Lui aussi a été condamné au moment de la réfection de la maison il y a quelques années.
 
Devant chez Veyssière se trouve également un grand tilleul. Sa grande ramure procurant un large ombrage a rendu bien des services quand la fête de la Saint Roch se déroulait à cet endroit.
Ce brave tilleul n’est pas très vieux. Sauf erreur, il ne doit pas avoir mon âge : tout au plus soixante dix ans. Il ne semble pas menacé pour l’instant.

Au coin du portail de chez André Vigne, se trouvait également un gros tilleul qui parfumait bien le quartier chaque printemps.
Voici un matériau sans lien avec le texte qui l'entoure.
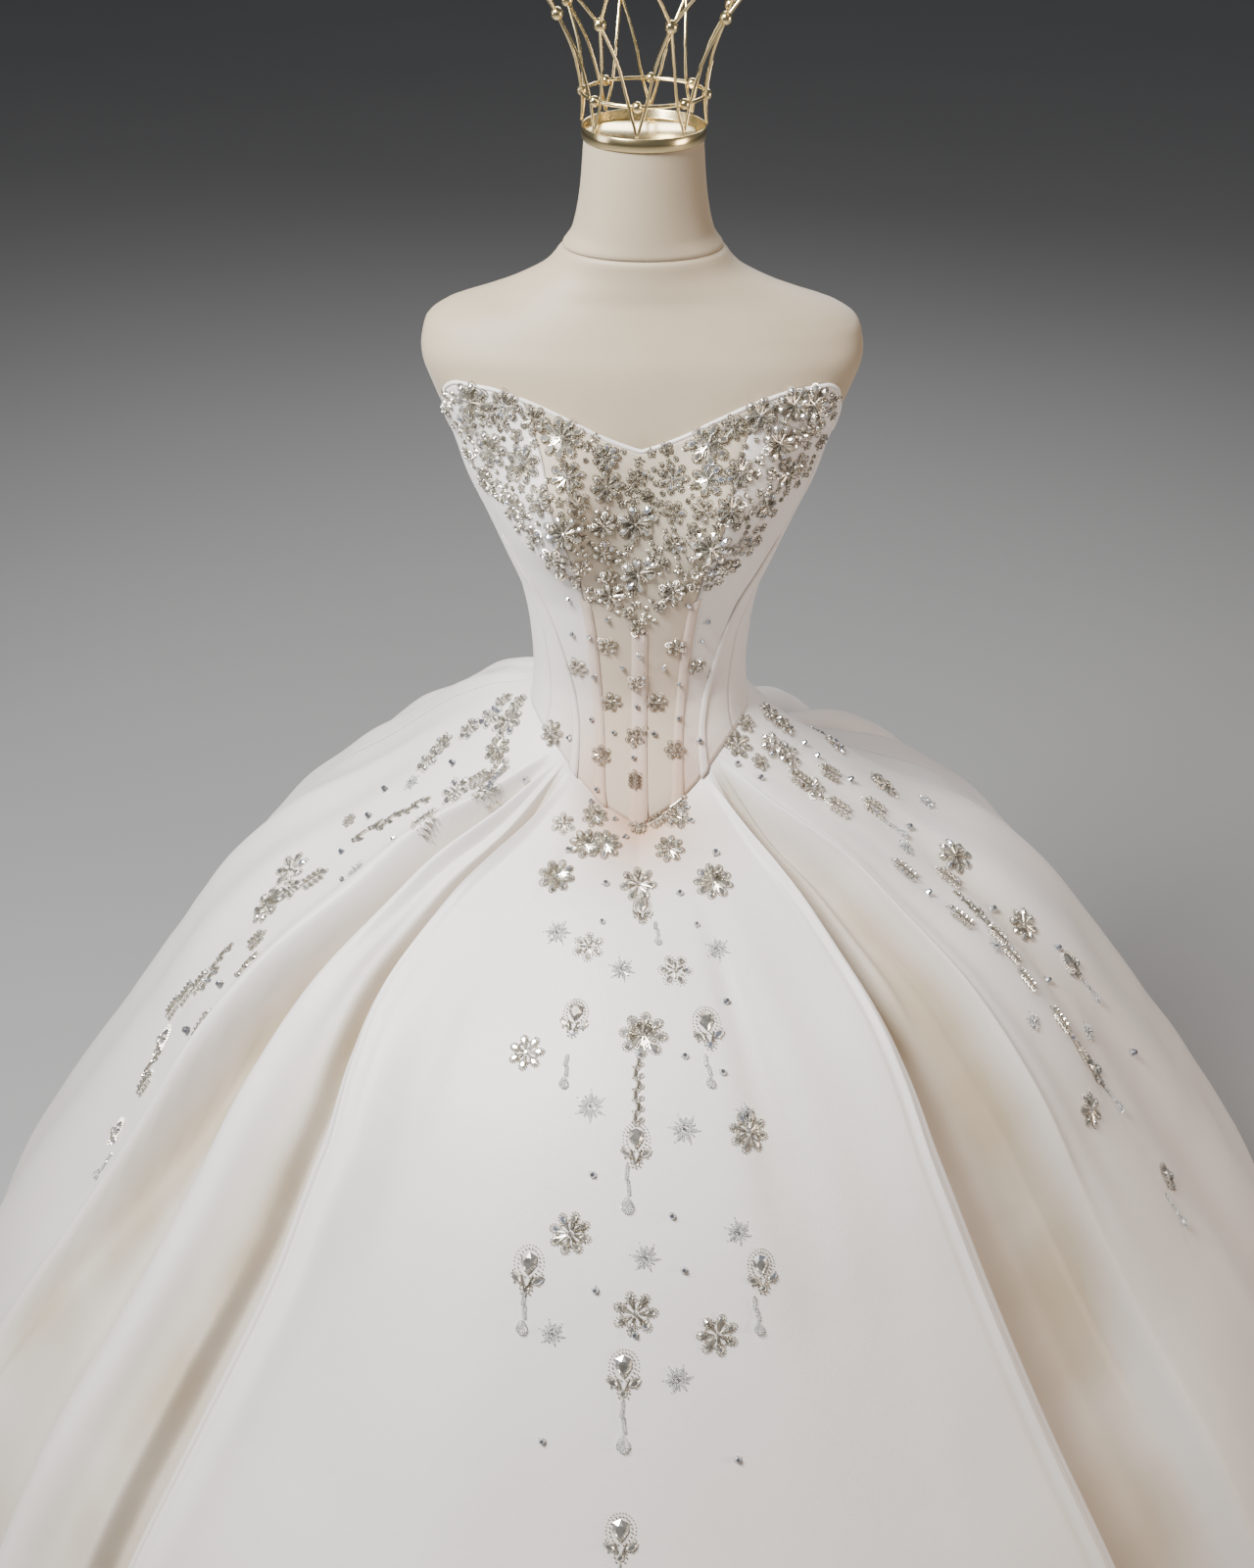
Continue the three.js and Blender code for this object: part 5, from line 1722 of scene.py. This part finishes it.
def bodice_seeding(sewing, motifs):
    """Small beads between the bodice's flowers: seeded places, kept where no motif or earlier bead is too near.
    Distances are measured on the bodice's front, in millimetres."""
    dice = np.random.default_rng(FILL_SEED)
    turn = dice.uniform(-FILL_TURN, FILL_TURN, FILL_TRIES)
    down = dice.uniform(*FILL_DOWN, FILL_TRIES)
    off = np.abs(turn)
    edge = 0.475 - 0.23 * smooth(28, 60, off) - 0.1 * smooth(60, 68, off) + 0.015 * np.sin(turn * 0.5)
    turn, down = turn[down < edge], down[down < edge]
    tries = bodice_ground(turn, down)
    radius = dice.choice(FILL_SIZES, len(turn), p=FILL_SHARES)
    spots = bodice_ground(*np.array([row[1:3] for row in motifs], float).T)
    sizes = np.array([size * (0.6 if motif is single else 0.92) for motif, _, _, size in motifs])
    for i, (spot, size) in enumerate(zip(tries, radius)):
        if np.all(np.linalg.norm(spots - spot, axis=1) > sizes + size):
            spots, sizes = np.vstack([spots, spot]), np.append(sizes, size)
            angle = dice.uniform(0, 360)
            motif = cluster(size, 5, angle) if size > SMALLEST_CLUSTER else star_seed(size, angle)
            sewing.sew(turn[i], down[i], 0, motif)


def star_seed(size, start):
    """A tiny flower: five seeds and short tubes round one stone."""
    a = petal_turns(5, start)
    return [
        beads("round", 0, 0, start, 0.7 * size, 0.7 * size, 2.2, 0.2),
        rayed("seed", a, 0.62 * size, 0, 0, SEED, SEED, SEED),
        rayed("tube", a + 36, 0.8 * size, 0, 0, 0.5 * size, TUBE * 0.8, TUBE * 0.8),
    ]


SKIRT_SCALE = 1.08
SIDE_SCALE = 1.24
SIDE_FROM = 10
LINK = 9


def sewn(sewing, motifs, scale=1, side_scale=1):
    """Sews a table's motifs, each flower turned a golden angle from the last. Large ones have 7 to 9 petals, and
    those on the skirt's sides, where the cloth turns away, have a scale of their own."""
    for i, (motif, a, b, size, *lean) in enumerate(motifs):
        size *= side_scale if abs(a) > SIDE_FROM and motif is not strand else scale
        start = (i * GOLDEN) % 360
        if motif in (bloom, daisy):
            made = motif(size, 7 + i % 3 // 2 + i % 2, start)
        elif motif in (cluster, star, single):
            made = motif(size, start=start)
        elif motif is strand:
            made = motif(size, max(2, round(size / LINK)))
        else:
            made = motif(size)
        sewing.sew(a, b, lean[0] if lean else 0, made)


def glass_finish(name, tint, tone, tarnish, rough):
    """Foil-backed glass: metallic facets of slightly different colour from bead to bead."""
    finish = Finish(name)
    place = finish.place()
    patches = finish.noise(place, 150, 1)
    colour = finish.colour(finish.ramp(patches, 0.42, 0.7), rgb(*tint), rgb(*tone))
    colour = finish.colour(finish.ramp(finish.noise(place, 55, 1), 0.6, 0.68) * 0.6, colour, rgb(*tarnish))
    return finish.done(
        {
            "Base Color": colour,
            "Metallic": 0.9,
            "Roughness": rough + 0.1 * patches,
            "Coat Weight": 0.4,
            "Coat Roughness": 0.02,
        }
    )


def clear_finish(name):
    """Clear glass with the faintest green."""
    finish = Finish(name)
    cloud = finish.noise(finish.place(), 120, 1)
    colour = finish.colour(cloud, rgb(0.97, 0.985, 0.98), rgb(0.93, 0.96, 0.965))
    return finish.done({"Base Color": colour, "Roughness": 0.03, "Transmission Weight": 0.85, "IOR": 1.5})


STONES = glass_finish("cut_stones", (0.84, 0.8, 0.72), (0.52, 0.48, 0.4), (0.62, 0.7, 0.9), 0.17)
SILVER = glass_finish("silver_glass", (0.66, 0.61, 0.51), (0.36, 0.32, 0.25), (0.9, 0.86, 0.76), 0.26)
GREY = glass_finish("grey_stones", (0.6, 0.61, 0.63), (0.4, 0.42, 0.45), (0.62, 0.68, 0.78), 0.08)
CLEAR = clear_finish("clear_glass")

on_bodice = Sewing(bodice_ground, (0.3, 0.003), over_channels)
sewn(on_bodice, BODICE_MOTIFS)
bodice_seeding(on_bodice, BODICE_MOTIFS)
on_skirt = Sewing(skirt_ground, (0.03, 0.002))
sewn(on_skirt, SKIRT_MOTIFS, SKIRT_SCALE, SIDE_SCALE)
for place, sewing in (("bodice", on_bodice), ("skirt", on_skirt)):
    for kinds, what, material in (
        (("round", "pear", "leaf"), "stones", STONES),
        (("tube", "seed"), "silver", SILVER),
        (("grey",), "grey_stones", GREY),
        (("clear", "drop"), "clear_glass", CLEAR),
    ):
        piece = sewing.finish(f"{place}_{what}", *kinds)
        if piece:
            dress(piece, "beaded_net", material)

look()
studio()
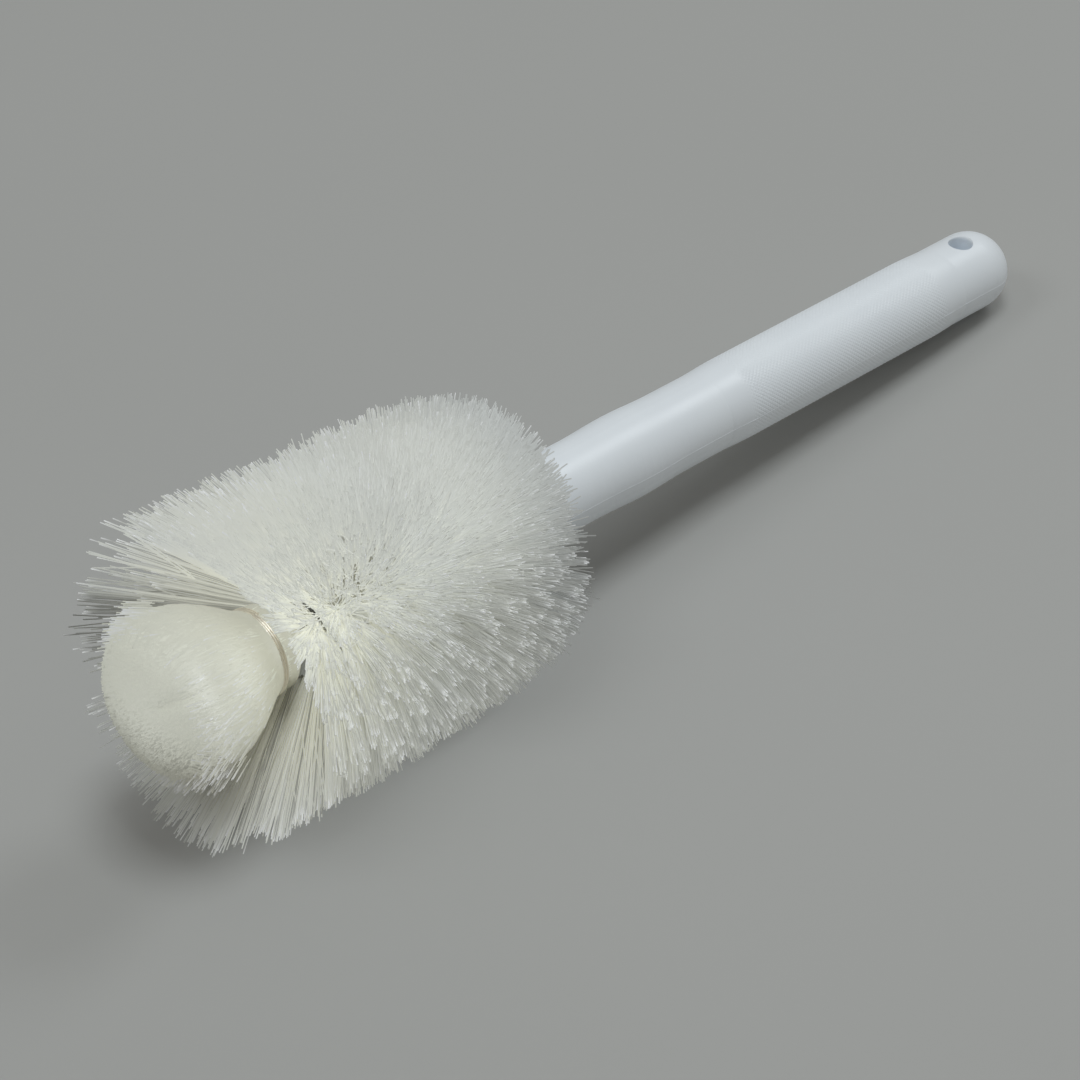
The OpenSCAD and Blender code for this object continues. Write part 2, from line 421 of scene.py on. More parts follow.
# The sleeve's ends: places before the grip band and their distances from the axis
KNURL_RAMP = np.array([-8.2, -7.0, -4.5, -2.0]) * MM
RAMP_R = np.array([9.75, 9.97, 10.08, 10.2]) * MM

SLEEVE_GROOVE_R, SLEEVE_MEAN_R = GRIP_R + 0.04 * MM, GRIP_R + 0.08 * MM
SLEEVE_WALL = 0.4 * MM


def knurl(material):
    """The raised diamonds of the grip: a peak in each, and straight grooves between them."""
    rows, turns = 2 * KNURL_ALONG + 1, 2 * KNURL_AROUND
    band = np.linspace(GRIP_FROM, GRIP_TO, rows)
    stations = np.concatenate([GRIP_FROM + KNURL_RAMP, band, GRIP_TO - KNURL_RAMP[::-1]])
    i, j = np.meshgrid(np.arange(turns), np.arange(len(stations)), indexing="ij")
    base = np.concatenate([RAMP_R, np.full(rows, SLEEVE_GROOVE_R), RAMP_R[::-1]])
    fade = rise(np.minimum(stations - GRIP_FROM, GRIP_TO - stations), 0, KNURL_FADE)
    radius = base[None, :] + np.where((i + j) % 2 == 1, KNURL_H * fade[None, :], 0)
    angle = math.tau * np.arange(turns)[:, None] / turns
    outer = place(stations[None, :], radius, angle)
    wall = place(stations[None, [0, -1]], RAMP_R[0] - SLEEVE_WALL, angle)
    points = np.concatenate([outer, wall], axis=1)
    steps = points.shape[1]
    a = i[:, :-1] * steps + j[:, :-1]
    b = ((i[:, :-1] + 1) % turns) * steps + j[:, :-1]
    even = ((i + j)[:, :-1] % 2 == 0).ravel()
    a, b = a.ravel(), b.ravel()
    faces = np.concatenate([
        np.stack([a, b, b + 1], axis=1)[even], np.stack([a, b + 1, a + 1], axis=1)[even],
        np.stack([a, b, a + 1], axis=1)[~even], np.stack([b, b + 1, a + 1], axis=1)[~even],
    ])
    first = np.arange(turns) * steps
    following = np.roll(first, -1)
    last = len(stations) - 1
    inner = np.concatenate([
        np.stack([first + p, first + q, following + q, following + p], axis=1)
        for p, q in ((0, last + 1), (last + 1, last + 2), (last + 2, last))
    ])
    piece = make_piece("grip_knurl", points.reshape(-1, 3), [faces, inner], material)
    column = j[:, :-1].ravel()
    column = np.concatenate([column[even], column[even], column[~even], column[~even]])
    ramp = (column < len(RAMP_R)) | (column >= len(stations) - len(RAMP_R) - 1)
    piece.data.polygons.foreach_set("use_smooth", np.concatenate([ramp, np.zeros(len(inner), bool)]))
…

Il servait aussi de repère pour la maison Vigne, bien utile dans notre village où aucun numéro ni nom de rue n’indique l’adresse des habitants.

En arrivant au « Pradel », nous trouvons toujours avec le même plaisir le « grand tilleul » de chez Darlavoix. Il est immense, son gros tronc est remarquable et son branchage ombrage bien les bâtiments environnants. Ce tilleul est très ancien : il servait de rassemblement aux jeunes pendant les soirées d’été. Il a dû en entendre des potins, des ragots, durant son existence. Heureusement, nos amis les arbres entendent tout, mais gardent tout dans leur mutisme discret. J’espère que les nouveaux propriétaires ne le condamneront pas et qu’il survivra aux transformations des bâtiments.

Au Bouix également des arbres entouraient les maisons. A l’entrée, de grands noyers ombrageaient autrefois le « Coudert ».

Devant chez Jean-Marie Roume se trouvait un énorme acacia dont la cime dépassait largement le sommet de la maison pourtant très haute. Dès le matin, il projetait son ombre sur le balcon et l’entrée de la maison… Lui aussi a disparu… Peut-être de vieillesse ?

Devant la grange d’Alberte Bouny subsistait encore un sapin. Trop secoué par la tempête de 1999, il n’a pas résisté.

Tous ces grands arbres embellissaient bien le village et, l’été, leur ombrage gardait un peu de fraîcheur. Leur disparition a « comme dénudé » le village.

On dirait qu’il fait plus chaud aujourd’hui à La Garnie.